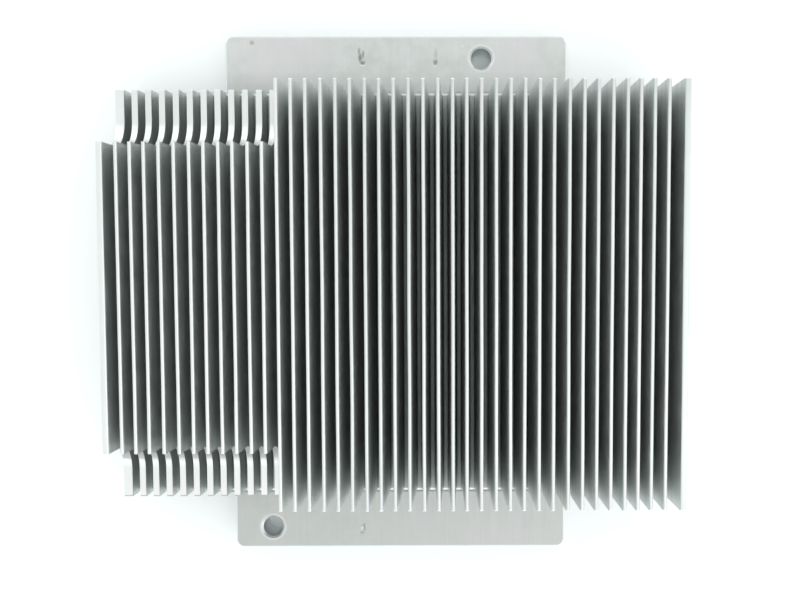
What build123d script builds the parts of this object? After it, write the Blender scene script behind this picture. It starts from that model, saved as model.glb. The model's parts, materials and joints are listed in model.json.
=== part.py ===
from build123d import *
import os

# Passive server CPU heatsink: one aluminium extrusion with straight fins, milled at its ends.
# X runs across the fins, Y along them and Z up. The origin is the middle of the underside.
# All sizes are in millimetres.

# Fins
fin_count = 41
fin_pitch = 3.0
fin_height = 19.0
fin_length = 89.6
tip_thickness = 0.75
root_thickness = 1.55
tip_radius = 0.28
root_radius = 0.45
fin_end_break = 0.35

# The last fin at each side is thicker and stands a little further off
end_fin_pitch = 3.2
end_tip_thickness = 1.3
end_root_thickness = 2.1

# Tips that lean off the even pitch, as shares of it, counted inwards from each end fin
left_lean_shares = (0.06, 0.0, -0.04, -0.02)
right_lean_shares = (-0.21, -0.19, -0.11, -0.04)

# Base under the fins: a thick middle, and a thinner wing each side that carries the outer fins
floor_height = 8.0
wing_thickness = 3.2
wing_root_radius = 2.5
wing_edge_radius = 0.4
middle_width = 75.4

# Flanges: the thick middle runs on past the fins at the back and the front
back_flange = 12.7
front_flange = 13.4
back_flange_lip = 0.8
flange_drop = 0.4
flange_corner_radius = 1.8
edge_break = 0.3

# Steps milled into both ends of the fins at the left
stepped_fins = 12
back_step_length = 12.8
front_step_length = 12.35
step_height = 5.6
step_radius = 6.0

# Guide holes, one in each flange
hole_diameter = 4.5
hole_chamfer = 0.45
back_hole_from_right = 19.15
back_hole_from_back = 4.85
front_hole_from_left = 8.45
front_hole_from_front = 4.75

# How far each cutting shape runs past what it cuts
overrun = 1.0

# Places worked out from the sizes above
total_height = floor_height + fin_height
step_top = floor_height + step_height
end_fin_middle = (fin_count - 3) * fin_pitch / 2 + end_fin_pitch
block_half = end_fin_middle + end_root_thickness / 2
middle_half = middle_width / 2
wing_bottom = floor_height - wing_thickness
flange_height = floor_height - flange_drop
total_length = back_flange + fin_length + front_flange
back_edge = total_length / 2
front_edge = -total_length / 2
fins_back = back_edge - back_flange
fins_front = front_edge + front_flange


def tip_lean(number):
    """Sideways shift of a fin's tip; fins are numbered from 1 at the left."""
    from_left = number - 2
    from_right = fin_count - 1 - number
    if from_left < len(left_lean_shares):
        return left_lean_shares[from_left] * fin_pitch
    if from_right < len(right_lean_shares):
        return right_lean_shares[from_right] * fin_pitch
    return 0


def fin_middle(number):
    """Where a fin of the even pitch stands; fins are numbered from 1 at the left."""
    return number * fin_pitch - (fin_count + 1) * fin_pitch / 2


def fin_points(root, tip, tip_width, root_width):
    """Left root, left tip, right tip and right root of a fin that thins towards its tip."""
    return [
        (root - root_width / 2, floor_height),
        (tip - tip_width / 2, total_height),
        (tip + tip_width / 2, total_height),
        (root + root_width / 2, floor_height),
    ]


def section():
    """The extrusion's section across the fins, as points (x, z) from the left wing to the right."""
    points = [(-middle_half, wing_bottom), (-block_half, wing_bottom)]
    points += fin_points(-end_fin_middle, -end_fin_middle, end_tip_thickness, end_root_thickness)
    for number in range(2, fin_count):
        middle = fin_middle(number)
        points += fin_points(middle, middle + tip_lean(number), tip_thickness, root_thickness)
    points += fin_points(end_fin_middle, end_fin_middle, end_tip_thickness, end_root_thickness)
    points += [(block_half, wing_bottom), (middle_half, wing_bottom)]
    points += [(middle_half, 0), (-middle_half, 0)]
    outline = make_face(Polyline(*points, close=True))
    outline = fillet(corners(outline, total_height), tip_radius)
    roots = corners(outline, floor_height)
    outline = fillet([v for v in roots if abs(v.X) < block_half - edge_break], root_radius)
    low = corners(outline, wing_bottom)
    outline = fillet([v for v in low if abs(v.X) < middle_half + edge_break], wing_root_radius)
    low = corners(outline, wing_bottom)
    outline = fillet([v for v in low if abs(v.X) > block_half - edge_break], wing_edge_radius)
    outline = chamfer(corners(outline, 0), edge_break)
    return Plane.XZ * outline


def corners(outline, height):
    """The corners of a section at one height; a section's own Y is the part's Z."""
    return [v for v in outline.vertices() if abs(v.Y - height) < edge_break / 10]


def fin_block():
    """The finned length of the extrusion."""
    return Pos(0, fins_back, 0) * extrude(section(), fin_length)


def foot():
    """The thick middle over its whole length, a little wider at the back left, with eased edges."""
    outline = Rectangle(middle_width, total_length)
    lip = Rectangle(back_flange_lip + middle_width, back_flange, align=(Align.MAX, Align.MAX))
    outline += Pos(middle_half, back_edge) * lip
    ends = [v for v in outline.vertices() if abs(v.Y) > back_edge - edge_break]
    outline = fillet(ends, flange_corner_radius)
    plate = extrude(outline, flange_height)
    faces = plate.faces().sort_by(Axis.Z)
    return chamfer(faces[0].edges() + faces[-1].edges(), edge_break)


def bar(profile, left, right):
    """A profile in Y and Z, run along X from left to right."""
    return Pos(left, 0, 0) * extrude(Plane.YZ * profile, right - left)


def step_profile(end, length):
    """What is cut off the stepped fins at the back: a flat step that curves up into a wall."""
    profile = Rectangle(length + overrun, fin_height + overrun, align=(Align.MIN, Align.MIN))
    inner_corner = profile.vertices().sort_by_distance((0, 0, 0))[0]
    return Pos(end - length, step_top) * fillet(inner_corner, step_radius)


def break_profile(end, height):
    """A triangle that breaks the upper corner of the fin ends at one height."""
    reach = fin_end_break + 2 * overrun
    triangle = make_face(Polyline((0, 0), (-reach, 0), (0, -reach), close=True))
    return Pos(end + overrun, height + overrun) * triangle


def end_cutter(end, step_length):
    """Everything that is milled off the fins at one end, drawn for the back."""
    left = -block_half - overrun
    step_right = fin_middle(stepped_fins) + fin_pitch / 2
    cutter = bar(step_profile(end, step_length), left, step_right)
    cutter += bar(break_profile(end, step_top), left, step_right)
    cutter += bar(break_profile(end, total_height), left, block_half + overrun)
    return cutter


def hole_cutter(x, y):
    """A guide hole through a flange, with both rims chamfered."""
    radius = hole_diameter / 2
    cone = Cone(radius, radius + hole_chamfer, hole_chamfer, align=(Align.CENTER, Align.CENTER, Align.MIN))
    drill = Cylinder(radius, flange_height + 2 * overrun, align=(Align.CENTER, Align.CENTER, Align.MIN))
    upper = Pos(0, 0, flange_height - hole_chamfer) * cone
    lower = Pos(0, 0, hole_chamfer) * Rot(180, 0, 0) * cone
    return Pos(x, y, 0) * (Pos(0, 0, -overrun) * drill + upper + lower)


def heatsink_body():
    """The finished heatsink, one piece of metal."""
    body = fin_block() + foot()
    body -= end_cutter(fins_back, back_step_length)
    body -= mirror(end_cutter(-fins_front, front_step_length), Plane.XZ)
    body -= hole_cutter(middle_half - back_hole_from_right, back_edge - back_hole_from_back)
    body -= hole_cutter(front_hole_from_left - middle_half, front_edge + front_hole_from_front)
    return body


os.makedirs("parts", exist_ok=True)
export_step(heatsink_body(), "parts/heatsink_body.step")
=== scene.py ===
import json
import math
import random

import bmesh
import bpy
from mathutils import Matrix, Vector, noise


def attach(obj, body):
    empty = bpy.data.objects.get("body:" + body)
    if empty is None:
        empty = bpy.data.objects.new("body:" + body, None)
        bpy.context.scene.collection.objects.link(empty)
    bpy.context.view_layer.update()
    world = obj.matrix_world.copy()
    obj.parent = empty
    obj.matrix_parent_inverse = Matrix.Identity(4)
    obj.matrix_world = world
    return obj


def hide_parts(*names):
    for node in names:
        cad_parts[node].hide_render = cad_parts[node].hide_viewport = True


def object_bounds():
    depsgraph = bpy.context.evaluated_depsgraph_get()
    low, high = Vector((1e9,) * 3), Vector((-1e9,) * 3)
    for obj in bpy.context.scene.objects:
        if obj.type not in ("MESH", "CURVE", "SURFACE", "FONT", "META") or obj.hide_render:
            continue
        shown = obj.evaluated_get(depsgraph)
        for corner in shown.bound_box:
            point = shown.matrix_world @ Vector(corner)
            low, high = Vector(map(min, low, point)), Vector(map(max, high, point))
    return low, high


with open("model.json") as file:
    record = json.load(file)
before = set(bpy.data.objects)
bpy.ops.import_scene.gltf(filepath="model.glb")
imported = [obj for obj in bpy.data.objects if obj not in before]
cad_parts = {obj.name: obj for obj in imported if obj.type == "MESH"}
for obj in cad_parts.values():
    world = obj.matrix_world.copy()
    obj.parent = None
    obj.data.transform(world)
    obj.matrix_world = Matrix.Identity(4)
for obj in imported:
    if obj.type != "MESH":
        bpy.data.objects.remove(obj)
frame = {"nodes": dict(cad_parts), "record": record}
cad_low, cad_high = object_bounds()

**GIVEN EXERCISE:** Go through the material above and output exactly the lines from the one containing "return Pos(x, y, 0)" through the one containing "obj.matrix_parent_inverse = Matrix.Identity(4)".

**REPLY:**
    return Pos(x, y, 0) * (Pos(0, 0, -overrun) * drill + upper + lower)


def heatsink_body():
    """The finished heatsink, one piece of metal."""
    body = fin_block() + foot()
    body -= end_cutter(fins_back, back_step_length)
    body -= mirror(end_cutter(-fins_front, front_step_length), Plane.XZ)
    body -= hole_cutter(middle_half - back_hole_from_right, back_edge - back_hole_from_back)
    body -= hole_cutter(front_hole_from_left - middle_half, front_edge + front_hole_from_front)
    return body


os.makedirs("parts", exist_ok=True)
export_step(heatsink_body(), "parts/heatsink_body.step")
=== scene.py ===
import json
import math
import random

import bmesh
import bpy
from mathutils import Matrix, Vector, noise


def attach(obj, body):
    empty = bpy.data.objects.get("body:" + body)
    if empty is None:
        empty = bpy.data.objects.new("body:" + body, None)
        bpy.context.scene.collection.objects.link(empty)
    bpy.context.view_layer.update()
    world = obj.matrix_world.copy()
    obj.parent = empty
    obj.matrix_parent_inverse = Matrix.Identity(4)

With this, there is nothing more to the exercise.